Anx vient de rencontrer Cass quand l’épidémie éclate : partout, les gens fusionnent avec les choses. Cloîtré dans son appartement, le couple doit faire face à cette menace monstrueuse.

Critique du film

Si Cronenberg ne se reconnaît pas en tant qu’initiateur du genre communément appelé « Body-Horror », force est de reconnaître que sa filiation dans le style a été largement assurée. De Julia Ducournau à Coralie Fargeat, le maître du corps n’a cessé d’inspirer et le long-métrage de Thibault Emin vient à son tour s’ajouter à cette pile d’héritier·e·s français·e·s à peine dissimulé·e·s. Toutefois, Else confirme qu’il ne suffit pas de faire preuve d’ambition plastique pour parvenir à une œuvre graphiquement percutante.

La métamorphose du corps, et par la même occasion, du ressenti, voilà ce qui se place en pierre angulaire du film. Alors qu’un confinement est installé à la suite d’une mystérieuse épidémie, faisant fusionner chair et matière synthétique, Anx et Cass se retrouvent emprisonnés dans leur appartement, décidés à lutter contre une transformation forcée. Personne ne niera la corrélation évidente avec les thématiques cronenbergiennes, le propos du film tendant d’ailleurs à aller vers le chemin de l’évolution naturelle humaine, idée déjà proposée par le réalisateur de Crash et Videodrome lors de son récent Les crimes du futur. Peut-être est-ce là le cœur du problème avec Else, réinventer la forme ou le fond du Body-horror serait une tâche herculéenne, mais il aurait au moins été de rigueur d’en comprendre la substantifique moelle.

Else

Else s’amuse de ses effets spéciaux organiques, s’essayant à de nombreuses tentatives choquantes. Les murs deviennent peu à peu des parois intestinales, le corps épouse tantôt une matière soyeuse tantôt une planche de bois brute. Il y a volonté de créer un tout, essayer de faire fusionner chaque élément du film pour donner lieu à une sorte d’explosion à la fois charnue et rugueuse. L’ensemble peine pourtant à se matérialiser, cette métamorphose de l’espace ne prend jamais, la faute à des plans trop serrés dont la mise au point ne semble jamais se concentrer sur la corporalité des décors.

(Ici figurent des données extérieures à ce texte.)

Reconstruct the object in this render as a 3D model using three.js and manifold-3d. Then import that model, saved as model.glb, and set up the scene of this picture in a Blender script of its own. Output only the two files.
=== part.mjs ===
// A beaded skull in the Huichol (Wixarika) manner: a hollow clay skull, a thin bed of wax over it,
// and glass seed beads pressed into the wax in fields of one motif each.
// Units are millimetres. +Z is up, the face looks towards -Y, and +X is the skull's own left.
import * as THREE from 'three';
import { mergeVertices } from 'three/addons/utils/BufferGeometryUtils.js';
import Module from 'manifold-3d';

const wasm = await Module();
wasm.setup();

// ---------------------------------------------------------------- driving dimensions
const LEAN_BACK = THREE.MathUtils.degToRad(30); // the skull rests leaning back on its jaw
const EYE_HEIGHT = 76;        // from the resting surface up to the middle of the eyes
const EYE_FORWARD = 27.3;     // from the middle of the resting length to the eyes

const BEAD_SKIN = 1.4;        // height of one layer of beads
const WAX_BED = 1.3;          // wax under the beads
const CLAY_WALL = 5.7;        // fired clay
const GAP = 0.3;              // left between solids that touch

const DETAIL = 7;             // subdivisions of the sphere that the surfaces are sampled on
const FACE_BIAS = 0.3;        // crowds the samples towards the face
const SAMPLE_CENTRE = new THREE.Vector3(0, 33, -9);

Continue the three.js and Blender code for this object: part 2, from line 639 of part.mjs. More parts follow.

Même le rapport à l’anatomie humaine reste trop timide, immanquablement limité par une réalisation ne sachant vraiment où diriger l’œil du spectateur.

Else échoue à exploiter pleinement son concept principal, laissant la désagréable sensation d’un agrégat de matières multiples. L’espace n’est jamais utilisé pour  perdre ou déboussoler puisque le spectateur n’a jamais le temps de se l’approprier, d’en comprendre l’état originel avant de le voir devenir une toute autre structure. Persiste, au milieu de ces décombres charnels, une histoire d’amour qui traverse les frontières de la matière, essayant tant bien que mal de prendre corps au sein de cette histoire physiquement éphémère. La poésie de la chair, entre sexe et maladie incurable parvient parfois à émerger, faisant ainsi ressentir un lien profond entre les deux protagonistes, dépassant la simple attirance visuelle. Une nouvelle fois, cet aspect manque malheureusement d’emphase, le récit se perd souvent à vouloir devenir une étrange tentative de post-apo cloisonnée, forcément freinée par son budget restreint.

Premier essai gourmand, Else est désireux de prouver que le film de genre existe encore sous bien des formes, y compris celles de moins en moins représentées, tout en y apportant une certaine poésie relativement rafraîchissante. Mais son ambition lui porte préjudice, en ne ciblant jamais vraiment un aspect bien précis de sa chronique physiquo-synthétique. Le trop-plein se fait maintes fois ressentir, surtout lorsque le long-métrage assomme de scènes 3D tortueuses, faisant surtout office d’expériences esthétiques en marge du reste de la proposition. Else n’atteint son plein potentiel que quand ses créatures amorphes mettent à mal une relation existant avant tout pour les plaisirs du corps. Dommage que le film d’Emin ne parvienne pas à fusionner toutes ses idées et quelques fulgurances anatomiques dans un récit complet.